[SNMP4J] RaceCondition in AgentX Communication
Frank Fock
fock at agentpp.com
Tue Mar 15 21:52:10 CET 2011
Hi,
I will try to improve the reconnection behavior
of SNMP4J-AgentX in this regard. However,
the root cause is the bug in the NET-SNMP
master agent. The AgentX RFC of course, does
not define any order of requests and
responses. Since the AgentX master agent
has a couple of bugs for years now,
I always recommend using SNMP4J-AgentX
as master agent and use the NET-SNMP
agent as subagent.
Best regards,
Frank
On 15.03.2011 12:14, ZAUBZER Stephan wrote:
> Hi,
>
> I have a Problem with the stability of the connection from an AgentXSubAgent
> to the MasterAgent. The SubAgent is used in a System running 24/7 (RHEL
> kernel 2.6.18, NET-SNMP version: 5.3.2.2). Upon disconnection (detected via a
> TransportStateListener) a reconnection is Performed. However due to a race
> condition within snmp4j the connection is not properly re-established leaving
> the system with 2 connections (one with an established AgentX session and one
> "plain TCP connection"). However the connection with the established AgentX
> Session is not used, because the DefaultTcpTransportMapping only memorizes
> the "last" connection to a certain address.
>
> Details:
>
> The following sequence of events can be observed from the log files (snmp4j
> logging has been activated and set to DEBUG level for analyzing this issue):
>
> At some point in time the "request=>response" pattern gets "out of sync" and
> we experience a pattern in the form "request1, request2 => response1,
> response2". Right after an occurrence of such a pattern the connection seems
> to be dropped by the peer. While re-establishing the connection, snmp4j is
> running into race-condition preventing a proper re-connection.

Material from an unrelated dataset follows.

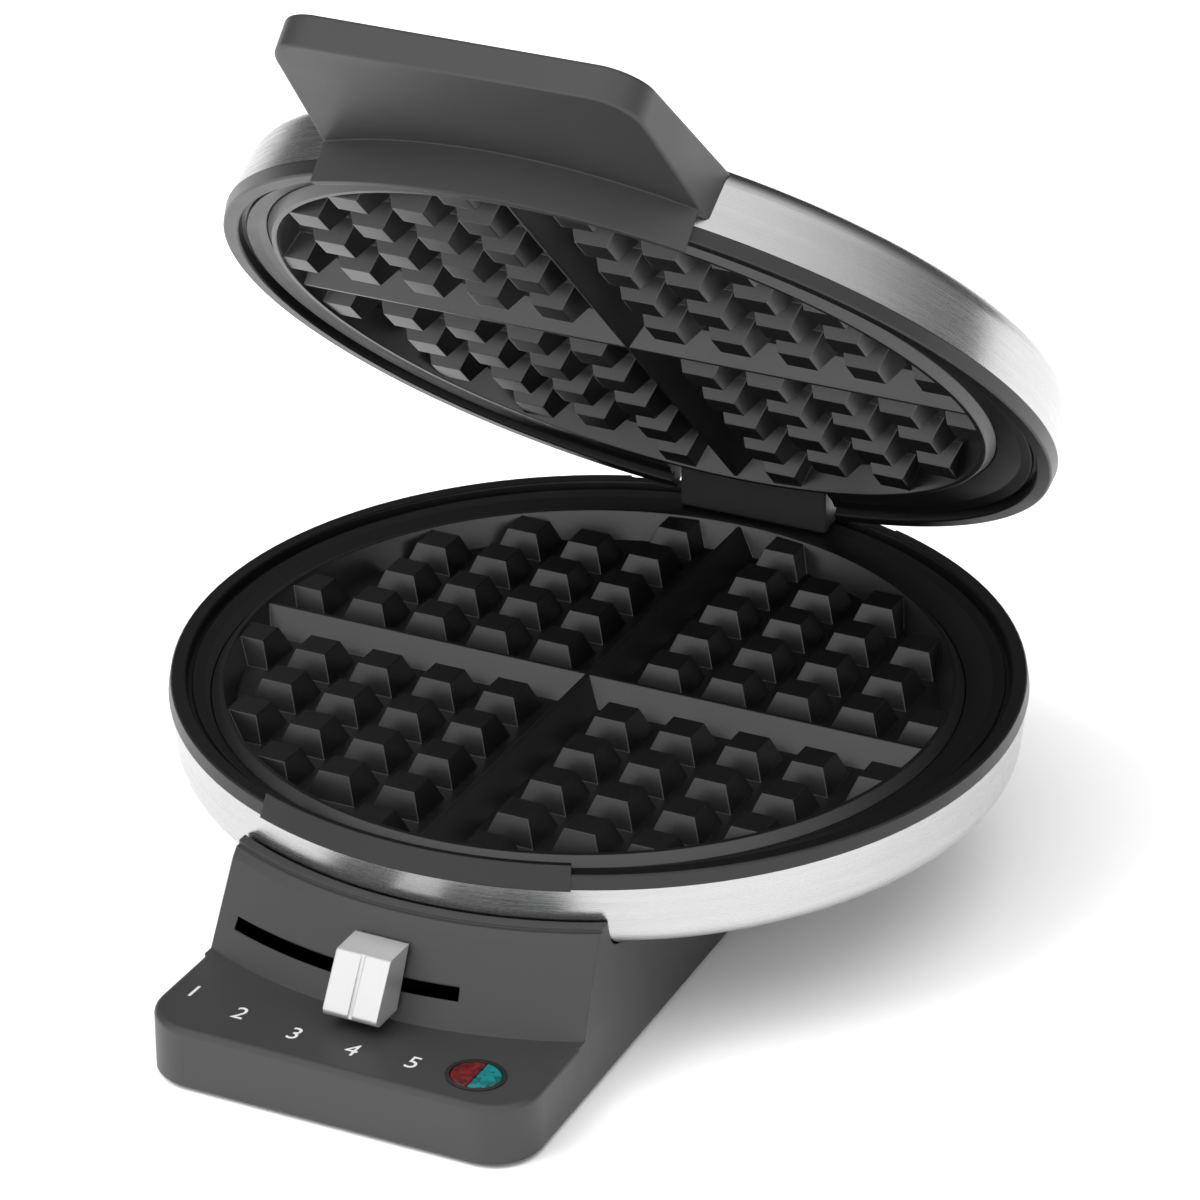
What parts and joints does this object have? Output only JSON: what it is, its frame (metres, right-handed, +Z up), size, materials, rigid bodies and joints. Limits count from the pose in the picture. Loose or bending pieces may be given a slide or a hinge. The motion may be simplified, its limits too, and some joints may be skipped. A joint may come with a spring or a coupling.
{
  "type": "waffle maker",
  "caption": "Round hinged waffle maker with non-stick grid plates, steel shells, a front handle, a sliding temperature lever and an indicator window.",
  "frame": {"origin": "on the surface the feet stand on, under the centre of the appliance's outline with the lid at rest, part open", "axes": "+Z up, +X to the right as seen from the front, +Y towards the hinge at the back"},
  "size_m": [0.2012, 0.2392, 0.2285],
  "materials": {
    "housing_plastic": "satin dark grey",
    "cover_plastic": "matt black",
    "pin_steel": "black oxide",
    "bracket_steel": "black",
    "screw_steel": "bright zinc",
    "foot_rubber": "matt",
    "bezel_plastic": "dark",
    "lens_red": "clear red",
    "lens_green": "clear green",
    "lamp_glass": "clear",
    "circuit_board": "satin",
    "shell_steel": "brushed",
    "rim_plastic": "satin black",
    "grid_aluminium": "non-stick coating",
    "zinc_steel": "zinc plated",
    "element_sheath": "oxidised",
    "reflector_aluminium": "bright",
    "ceramic": "glazed ceramic",
    "fuse_brass": "satin",
    "knob_plastic": "satin light grey"
  },
  "bodies": {
    "base": {"base_housing": "housing_plastic", "base_bottom_cover": "cover_plastic", "base_cover_screws": "screw_steel", "rubber_feet": "foot_rubber", "indicator_bezel": "bezel_plastic", "indicator_lens_red": "lens_red", "indicator_lens_green": "lens_green", "indicator_lamps": "lamp_glass", "indicator_board": "circuit_board", "lower_shell": "shell_steel", "shell_bolts": "screw_steel", "shell_nuts": "screw_steel", "lower_bezel_ring": "rim_plastic", "lower_grid_plate": "grid_aluminium", "lower_clamp_bars": "zinc_steel", "lower_clamp_screws": "screw_steel", "lower_heating_element": "element_sheath", "lower_element_clips": "zinc_steel", "lower_reflector": "reflector_aluminium", "thermostat_body": "ceramic", "thermostat_bracket": "zinc_steel", "thermal_fuse": "fuse_brass", "terminal_block": "cover_plastic", "cord_inlet_gland": "foot_rubber", "hinge_block": "housing_plastic", "hinge_base_plate": "zinc_steel", "hinge_block_screws": "screw_steel", "hinge_pins": "pin_steel"},
    "temperature_lever": {"thermostat_shaft": "pin_steel", "temperature_lever_arm": "bracket_steel", "slider_knob": "knob_plastic"},
    "lid": {"lid_shell": "shell_steel", "lid_bezel_ring": "rim_plastic", "lid_grid_plate": "grid_aluminium", "lid_clamp_bars": "zinc_steel", "lid_clamp_screws": "screw_steel", "lid_heating_element": "element_sheath", "lid_element_clips": "zinc_steel", "lid_reflector": "reflector_aluminium", "lid_handle": "housing_plastic", "lid_handle_screws": "screw_steel", "lid_hinge_brackets": "bracket_steel", "lid_hinge_screws": "screw_steel"}
  },
  "joints": [
    {"name": "lid_hinge", "type": "hinge", "parent": "base", "child": "lid", "pos_m": [0, 0.11113, 0.0605], "axis": [-1, 0, 0], "range_deg": [-44.4, 55.6]},
    {"name": "temperature_lever_pivot", "type": "hinge", "parent": "base", "child": "temperature_lever", "pos_m": [0, 0.01753, 0.024], "axis": [0, 0, 1], "range_deg": [-18, 8]}
  ]
}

> For the sake of readability the following log output is manually filtered to
> contain only the relevant pieces. Lines beginning with "///" describe the
> relevant pieces from the removed log output.
>
> 02:51:04,807 DEBUG [DefaultTCPTransportMapping_0.0.0.0/0]
> org.snmp4j.transport.DefaultTcpTransportMapping: Key is readable
> /// Reading message containing GetPDU with transactionID=13485
> 02:51:04,807 DEBUG [DefaultTCPTransportMapping_0.0.0.0/0]
> org.snmp4j.transport.DefaultTcpTransportMapping: Key is readable
> /// Reading message containing GetPDU with transactionID=13487
> 02:51:04,811 DEBUG [DefaultTCPTransportMapping_0.0.0.0/0]
> org.snmp4j.transport.DefaultTcpTransportMapping: Key is writable
> /// Sending message containing response with transactionID=13485
> 02:51:04,811 DEBUG [DefaultTCPTransportMapping_0.0.0.0/0]
> org.snmp4j.transport.DefaultTcpTransportMapping: Key is readable
> /// Reading message containing GetPDU with transactionID=13489
> 02:51:04,812 DEBUG [DefaultTCPTransportMapping_0.0.0.0/0]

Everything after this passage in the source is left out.